You’ll notice that the Tokenizer.Symbol constructor sets up a series of symbols that are applicable to parsing Java. These can easily be cleared, by calling the clear method, and new symbols can be added. This is an operation you’ll find fairly common when dealing with different parsers and languages. Let’s take a look at the FlexTokenizer implementation to see how you can use Tokenizers to accomplish different goals.

Listing 3 shows the code for FlexTokenizer. Because there are inner classes in both Listing 2 and 3, I’ve left comments indicating some removal. The missing inner class in the FlexTokenizer listing is for Sequence, which extends ArrayList and provides a few utility constructors to help create single, dual and triad collections of Tokenizers. The only implemented method is getTokenizer, which casts the lookup of a given indexed value to a Tokenizer object for convenience.

The code for FlexTokenizer relies on a character table that associates Tokenizers with characters. This mechanism allows the FlexTokenizer to use the correct Tokenizer when it encounters a given initial character. For example, a double quote character is associated with the Tokenizer.Text object. These associations are indirect in that Tokenizer objects are made part of a Sequence collection, which is then associated with a character in the charTable array.

The Sequence paradigm allows us to associate multiple Tokenizer objects with a given character in the charTable. That means that, should one tokenizer fail, with the nextToken method returning a null value, the next Tokenizer in the Sequence can be tried.
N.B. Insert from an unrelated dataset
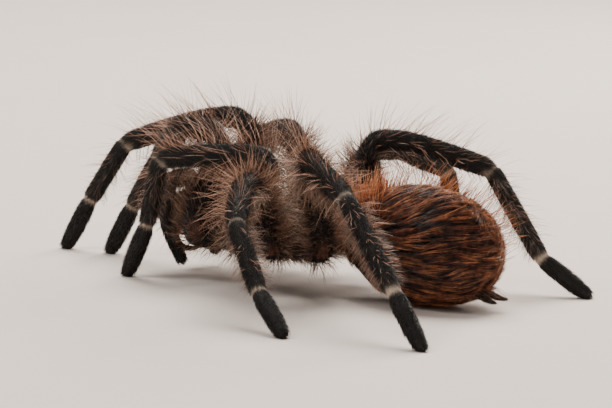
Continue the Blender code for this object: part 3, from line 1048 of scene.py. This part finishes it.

The order in which tokenizers are applied is, therefore, completely under your control.

As you look through the code, you’ll see instance variables for skipIgnorables, which allows us to skip ignorable tokens in the output; readAheadLimit, which sets the maximum number of characters we can look ahead before resetting a mark in the TokenReader; the charTable, which holds character/Sequence associations; and a reference to a TokenReader.

What follows is a set of declarations for Tokenizer and Sequence instances that are used by default. We do this to avoid duplication and to provide a convenient way for you to associate combination of your choosing. The initCharTable method does the actual default association work. You can, therefore, either call the setTokenizerSequence method directly to associate a Sequence with a range of characters or you can override the initCharTable method in a subclass.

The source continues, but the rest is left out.